Außer in seltenen Fällen (beispielsweise einer körperlichen Behinderung) ist es der sterbewillige Patient – und nicht eine Drittperson –, der sich selbst das ärztlich verschriebene tödliche Mittel verabreicht. Mitglieder des Pflegepersonals haben, gestützt auf eine „Gewissensklausel“, das Recht, sich nicht an dieser Prozedur zu beteiligen.
Vor allem in religiösen Kreisen stößt das Prinzip einer Sterbehilfe auf Ablehnung. Und vor allem auch die Kriterien und Bedingungen, unter denen es lebensmüden Patienten gegebenenfalls ermöglicht werden kann, sich selbst in einem strikt medizinisch kontrollierten Rahmen ein letales Mittel zu verabreichen. Bezeichnenderweise ist im Gesetzestext nicht explizit von einer Hilfe zum Suizid die Rede.
Offenbar wurde allein schon dieses Wort als politisch kontraproduktiv eingeschätzt und darum vermieden. Andere Wörter im Kontext sind erst recht tabu: vor allem die durch die abscheulichen Naziverbrechen gebrandmarkte Euthanasie. Im Titel der Gesetzesvorlage steht vage „Lebensende“, nicht explizit die „aktive Sterbehilfe“.
Zum ersten Mal ein Recht auf Sterbehilfe
Aus solchen Rücksichten mussten die Formulierungen mit größter Vorsicht gewählt werden. Nun sollen in Frankreich Schwerstkranke, die nach ärztlicher Ansicht keinerlei Aussicht auf Heilung haben und auch keine Linderung ihrer Schmerzen erhoffen können, auf legale Weise und mit Unterstützung des Pflegepersonals die von ihnen ausdrücklich gewünschte Hilfe zum Sterben erhalten.
Bemerkenswert ist an der Vorlage, dass hier im Gesetz ein Recht auf Sterbehilfe verankert wird. Eine vorsätzliche Behinderung an der Ausübung dieses Rechts wird zu einem strafbaren Delikt erklärt. Das war übrigens einer der von den Gegnern und Gegnerinnen am meisten bekämpften Punkte der Vorlage, die schließlich am Dienstagabend mit einer sehr deutlichen Mehrheit von 305 gegen 199 Stimmen angenommen wurde. Außergewöhnlich ist auch, dass die Meinungsdifferenzen in (fast) allen Fraktionen existierten. Ein parallel diskutiertes Gesetz, das den Zugang zur Palliativmedizin verbessert, aber nicht als Alternative zur Sterbehilfe präsentiert wurde, ist am selben Abend einstimmig angenommen worden.
Weiterhin unklar ist es, ob auch der Senat diesem Gesetzestext zur Legalisierung der Sterbehilfe zustimmen wird.
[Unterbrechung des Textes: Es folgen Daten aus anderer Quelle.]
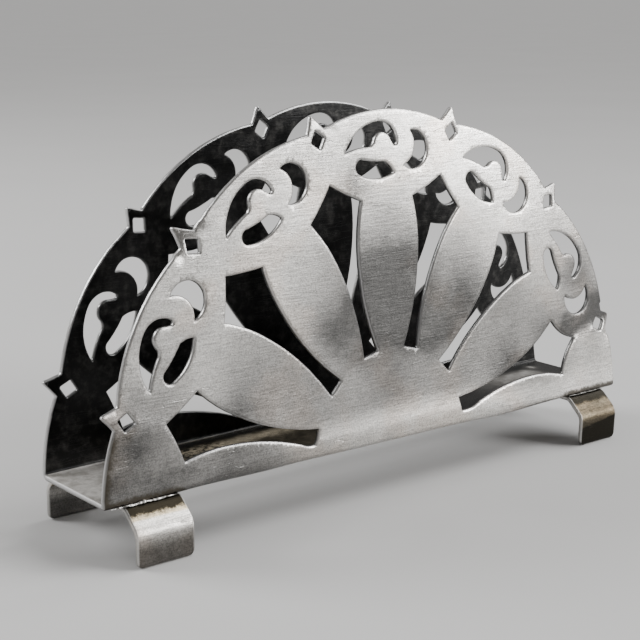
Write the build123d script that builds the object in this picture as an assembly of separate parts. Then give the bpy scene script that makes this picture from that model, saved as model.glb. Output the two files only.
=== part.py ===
from build123d import *
import math
import os

# A fan-shaped napkin holder: one pierced sheet folded into a channel, two strap feet
# soldered across its base, and the four beads of solder that show at the folds.
# Millimetres. X runs along the holder, Y from front to back, Z up. The origin is on the
# table, under the middle of the base.

# The folded sheet
SHEET = 1.1                 # sheet thickness
FOLD_RADIUS = 0.8           # inside radius of both folds
BASE_DEPTH = 25.5           # front face to rear face, at the folds
BASE_HALF_LENGTH = 72.1     # the ends of the base and of both folds
FRONT_LEAN = 3.5            # degrees, the front panel leans in over the base
BACK_LEAN = -1.0            # degrees, the back panel leans out a little
BACK_SKEW = 1.4             # degrees, the back fold was made out of square

# The fan pattern: a twelve-spoke rosette about a hub just under the fold
HUB_DROP = 1.26             # the hub lies this far below the fold's outer corner
SPOKE = 30.0                # degrees between lobes, and between tabs
TAB_TIP = 74.4              # radius of the pointed tabs
TAB_ROOT = (2.3, 70.9)      # half width of a tab, and its radius there
TAB_TIP_ROUND = 0.4
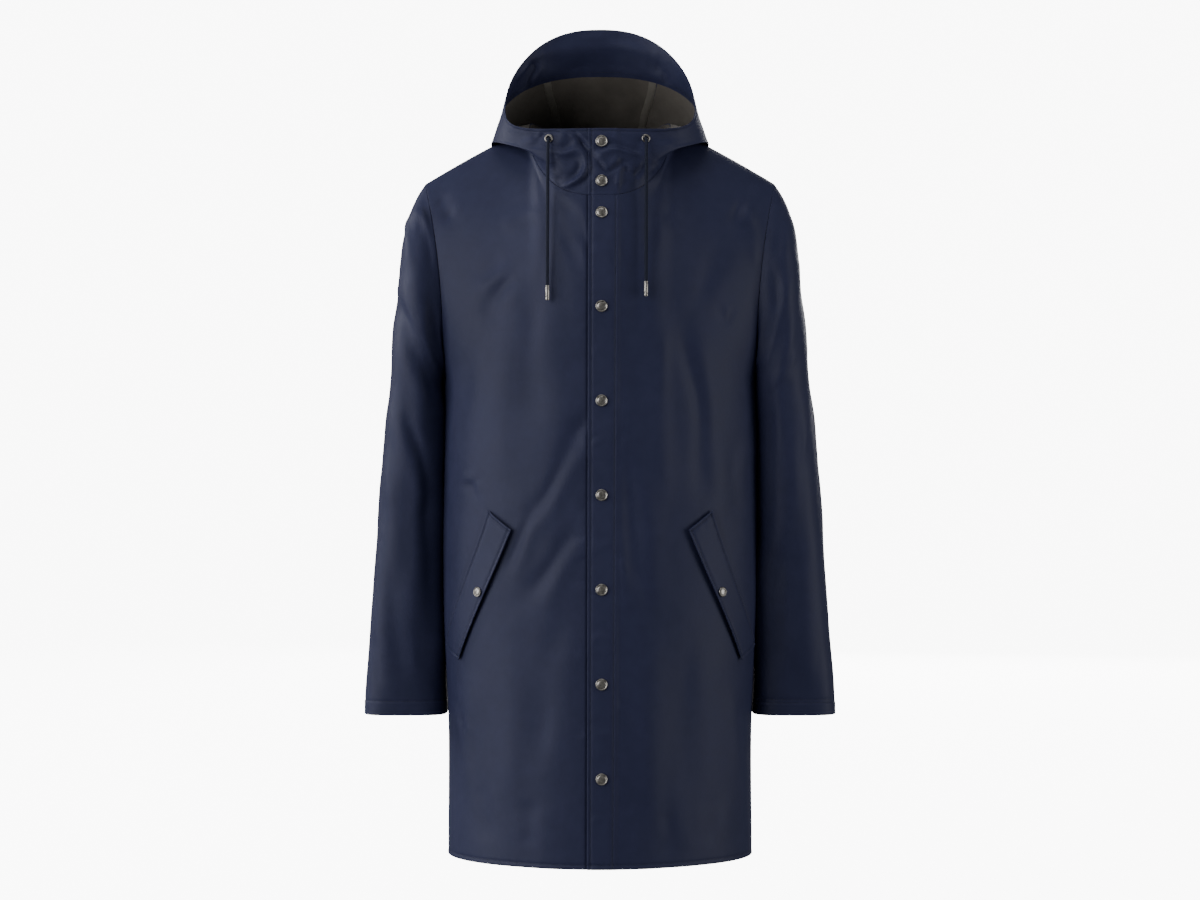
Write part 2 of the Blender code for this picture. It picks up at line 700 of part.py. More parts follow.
def main():
    for leftover in list(bpy.data.objects):
        bpy.data.objects.remove(leftover, do_unlink=True)

    cloth = make_material("coated cloth", CLOTH_COLOUR, 0.42, 0.0)
    metal = make_material("antique silver", METAL_COLOUR, 0.35, 1.0)
    cord = make_material("cord", CORD_COLOUR, 0.80, 0.0)

    # Fronts and back, with their folds. Rows run from the hem up, and columns
    # from a front's free edge to its side, or over the back from left to right.
    fronts = {side: front_grid(side) for side in SIDES}
    normals = {side: grid_normals(fronts[side]) * sign for side, sign in SIDES.items()}
    for side, sign in SIDES.items():
        fade = edge_fade(fronts[side].shape[:2], rows=(False, True), columns=(False, True))
        fade[:, :4] = 0
        height = fade * fold_height(fronts[side], FRONT_FOLDS)
        fronts[side] = fronts[side] + normals[side] * height[..., None]
        normals[side] = grid_normals(fronts[side]) * sign
    back = back_grid()
    fade = edge_fade(back.shape[:2], rows=(False, True))
    back = back + grid_normals(back) * (fade * fold_height(back, BACK_FOLDS))[..., None]
    back_normals = grid_normals(back)

    # Sleeves. Rows run from the armhole to the cuff, and columns round the arm.
    sleeves = {}
    sleeve_normals = {}
    for side, sign in SIDES.items():
        grid = sleeve_grid(side)
        out = grid_normals(grid, wraps=True) * sign
        fade = edge_fade(grid.shape[:2], rows=(True, False), columns=(False, False))
        as_left = grid * (sign, 1, 1)
        forward = -grid[..., 1] / SLEEVE_FOLD_RUN
        height = np.clip(forward, 0, 1) * fold_height(as_left, SLEEVE_FRONT_FOLDS)
        height += np.clip(-forward, 0, 1) * fold_height(as_left, SLEEVE_BACK_FOLDS)
        sleeves[side] = grid + out * (fade * height * SLEEVE_FOLD_SHARE[side])[..., None]
        sleeve_normals[side] = grid_normals(sleeves[side], wraps=True) * sign

    # The hood. Rows run from the rim to the neck seam, and columns from the
    # left front's free edge over the back to the right front's.
    hood = hood_grid()
    hood_normals = -grid_normals(hood)
    side_columns = 4 + 2 * NECK_STEPS - 3
    at_neck = 3 + NECK_STEPS - 1
    left_panel = np.s_[:, :side_columns]
    centre_panel = np.s_[:, side_columns - 1:side_columns + 4]
    right_panel = np.s_[:, side_columns + 3:]

    # Both sides of a seam share their normals, so that the rims lie face to face.
    last = hood.shape[1] - 1
    for side, sign in SIDES.items():
        top = normals[side][-1]
        hood_edge = hood_normals[-1, :at_neck + 1] if sign > 0 else hood_normals[-1, last - at_neck:][::-1]
        share_normals(top[:at_neck + 1], hood_edge)
        back_top = back_normals[-1] if sign > 0 else back_normals[-1, ::-1]
        share_normals(top[at_neck:], back_top[:SHOULDER_STEPS + 1][::-1])
        back_side = back_normals[:, 0] if sign > 0 else back_normals[:, -1]
        share_normals(normals[side][:BODY_STEPS + 1, -1], back_side[:BODY_STEPS + 1])
        armhole = sleeve_normals[side][0]
        share_normals(normals[side][BODY_STEPS:, -1], armhole[:ARM_STEPS + 1][::-1])
        behind = np.roll(armhole, -ARM_STEPS, axis=0)[:ARM_STEPS]
        share_normals(back_side[BODY_STEPS:-1], behind)
        armhole[ARM_STEPS:] = behind
        back_side[-1] = normals[side][-1, -1]
    back_neck = back_normals[-1, SHOULDER_STEPS:-SHOULDER_STEPS]
    share_normals(back_neck, hood_normals[-1, at_neck:last - at_neck + 1])

    # The left front and the left hood panel lie over the right ones.
    lift = WALL + LAY_GAP
    fronts["left"][:, :3] += normals["left"][:, :3] * lift
    hood[:, :3] += hood_normals[:, :3] * lift

    outer = {}
    for side in SIDES:
        grid = pull_back(fronts[side], normals[side], ("last row", "last column"))
        outer["front_" + side] = grid
        wall("front_" + side, grid, normals[side], cloth)
        grid = pull_back(sleeves[side], sleeve_normals[side], ("first row",))
        wall("sleeve_" + side, grid, sleeve_normals[side], cloth, wraps=True)
    grid = pull_back(back, back_normals, ("last row", "first column", "last column"))
    wall("back", grid, back_normals, cloth)

    panels = {
        "hood_left": (left_panel, ("last row", "last column")),
        "hood_centre": (centre_panel, ("last row", "first column", "last column")),
        "hood_right": (right_panel, ("last row", "first column")),
    }
    for name, (columns, edges) in panels.items():
        outer[name] = pull_back(hood[columns], hood_normals[columns], edges)
        wall(name, outer[name], hood_normals[columns], cloth)
    rows = HOOD_ROWS.index(FACING_ROW) + 1
    inside = np.s_[:rows, 3:-3]
    facing = hood[inside] - hood_normals[inside] * (WALL + LAY_GAP)
    wall("hood_facing", facing, hood_normals[inside], cloth)

    # Pocket flaps, each with its snap.
    for side, sign in SIDES.items():
        flap = pocket_flap("pocket_flap_" + side, surface_of(outer["front_" + side]), sign, cloth)
        flap_surface = surface_of(flap)
        point, normal = found_from_inside(flap_surface, *flap_place(*FLAP_SNAP_PLACE), sign)
        seat = seat_of(flap_surface, point, normal, POCKET_SNAP_RADIUS)
        snap_cap("pocket_snap_" + side, seat, POCKET_SNAP_RADIUS, metal)

    # The front's snaps, from the collar down.
    collar = surface_of(outer["hood_left"])
    front = surface_of(outer["front_left"])
    heights = COLLAR_SNAP_Z + tuple(FIRST_FRONT_SNAP_Z - SNAP_PITCH * k for k in range(FRONT_SNAPS))
    for k, z in enumerate(heights):
        surface = collar if z > neck_loop().front[1] else front
        seat = seat_of(surface, *found_from_front(surface, SNAP_X, z), SNAP_RADIUS)
        snap_cap(f"snap_{k + 1}", seat, SNAP_RADIUS, metal)

    # Eyelets, drawcords and their aglets.
    for side in SIDES:
        surface = surface_of(outer["hood_" + side])
        seat = seat_of(surface, *found_from_front(surface, EYELET_X[side], EYELET_Z), EYELET_PROFILE[2][0])
        turned("eyelet_" + side, EYELET_PROFILE, *seat, metal, segments=12, ring=True)
        route = CORD_ROUTES[side]
        cord_tube("drawcord_" + side, route, cord)
        end = Vector(route[-1])
        way = (end - Vector(route[-2])).normalized()
        turned("aglet_" + side, AGLET_PROFILE, end + way * METAL_GAP, way, metal, segments=12)


main()
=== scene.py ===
import math

import bpy
import numpy as np
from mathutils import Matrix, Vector


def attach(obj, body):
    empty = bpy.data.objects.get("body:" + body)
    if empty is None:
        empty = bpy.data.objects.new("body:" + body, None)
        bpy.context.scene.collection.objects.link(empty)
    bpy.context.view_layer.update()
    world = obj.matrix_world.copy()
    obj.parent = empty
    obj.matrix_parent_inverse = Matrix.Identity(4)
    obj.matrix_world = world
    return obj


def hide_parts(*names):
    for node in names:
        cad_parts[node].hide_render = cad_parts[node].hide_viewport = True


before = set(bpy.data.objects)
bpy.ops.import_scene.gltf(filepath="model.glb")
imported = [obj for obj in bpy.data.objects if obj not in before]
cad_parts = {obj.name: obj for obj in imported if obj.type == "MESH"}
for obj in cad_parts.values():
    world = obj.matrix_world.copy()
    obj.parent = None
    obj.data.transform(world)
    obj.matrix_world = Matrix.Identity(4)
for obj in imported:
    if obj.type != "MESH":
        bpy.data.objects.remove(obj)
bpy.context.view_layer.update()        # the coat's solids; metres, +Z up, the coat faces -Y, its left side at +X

print("frame loaded:", len(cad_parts), "nodes")

# The camera stands level in front of the coat.
cameraSetup = {"place": (0.0, -3.4, -0.390), "lens": 78.46, "sensorWidth": 36.0}

camera = bpy.data.objects.new("camera", bpy.data.cameras.new("camera"))
camera.location = cameraSetup["place"]
camera.rotation_euler = (math.radians(90), 0, 0)
camera.data.lens = cameraSetup["lens"]
camera.data.sensor_width = cameraSetup["sensorWidth"]
bpy.context.scene.collection.objects.link(camera)
bpy.context.scene.camera = camera


# Curves and meshes are made from whole arrays.

def smoothBetween(stations, values, at):
    # cubic through the stations: (1-s)^2 (v0 (1+2s) + m0 L s) + s^2 (v1 (3-2s) - m1 L (1-s))
    stations = np.asarray(stations, float)
    values = np.asarray(values, float)
    at = np.asarray(at, float)
    slopes = np.gradient(values, stations, axis=0)
    i = np.clip(np.searchsorted(stations, at) - 1, 0, len(stations) - 2)
    spread = (-1,) + (1,) * (values.ndim - 1)
    length = (stations[i + 1] - stations[i]).reshape(spread)
    s = ((at - stations[i]).reshape(spread)) / length
    held = values[i] * (1 + 2 * s) + slopes[i] * length * s
    following = values[i + 1] * (3 - 2 * s) - slopes[i + 1] * length * (1 - s)
    return held * (1 - s) ** 2 + following * s * s


def smoothStep(x, low, high):
    # s^2 (3 - 2 s), with s from 0 at low to 1 at high
    s = np.clip((x - low) / (high - low), 0, 1)
    return s * s * (3 - 2 * s)


def unit(vectors):
    # each vector over its own length
    return vectors / np.maximum(np.linalg.norm(vectors, axis=-1, keepdims=True), 1e-12)


def gridNormals(grid, wraps):
    # normal = d(grid)/d(column) x d(grid)/d(row)
    down = np.gradient(grid, axis=0)
    if wraps:
        across = np.roll(grid, -1, axis=1) - np.roll(grid, 1, axis=1)
    else:
        across = np.gradient(grid, axis=1)
    return unit(np.cross(across, down))


def runLength(grid, axis):
    # length run along rows or columns from the first one
    steps = np.linalg.norm(np.diff(grid, axis=axis), axis=-1)
    start = np.zeros_like(np.take(steps, [0], axis=axis))
    return np.concatenate((start, np.cumsum(steps, axis=axis)), axis=axis)


def newPiece(name, points, faces, material, corners=None, slots=None, smoothAngle=40):
    # corners is (u, v) for each corner of each face, slots the faces' material numbers
    mesh = bpy.data.meshes.new(name)
    mesh.from_pydata(np.asarray(points, float), [], [tuple(f) for f in faces])
    materials = material if isinstance(material, (list, tuple)) else [material]
    for one in materials:
        mesh.materials.append(one)
    if slots is not None:
        mesh.polygons.foreach_set("material_index", np.asarray(slots, np.int32))
    if corners is not None:
        layer = mesh.uv_layers.new(name="cut")
        layer.data.foreach_set("uv", np.asarray(corners, np.float32).ravel())
    mesh.shade_smooth()
    mesh.set_sharp_from_angle(angle=math.radians(smoothAngle))
    mesh.update()
    piece = bpy.data.objects.new(name, mesh)
    bpy.context.scene.collection.objects.link(piece)
    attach(piece, "root")
    return piece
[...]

Dies geschieht voraussichtlich erst im Herbst. Wichtige Abänderungen durch das weit konservativere „Oberhaus“ des Parlaments hätten zur Folge, dass eine zweite Lesung erforderlich würde und dass womöglich dieses Thema erneut verschoben würde.
Schon einmal lag ein Sterbehilfegesetz in der Nationalversammlung zur Verabschiedung vor, doch dann löste Präsident Emmanuel Macron die Nationalversammlung auf, und wegen der Neuwahlen wurde alles auf die lange Bank geschoben. Dieses Mal hat derselbe Macron versprochen, dass er eine Volksabstimmung organisieren wolle, falls die Sterbehilfe im Parlament nicht durchkommt. Der positive Ausgang der Befragung wäre sicher: Rund 9 von 10 französischen Bürger*innen sind laut einer IFOP-Umfrage für die Legalisierung der Sterbehilfe.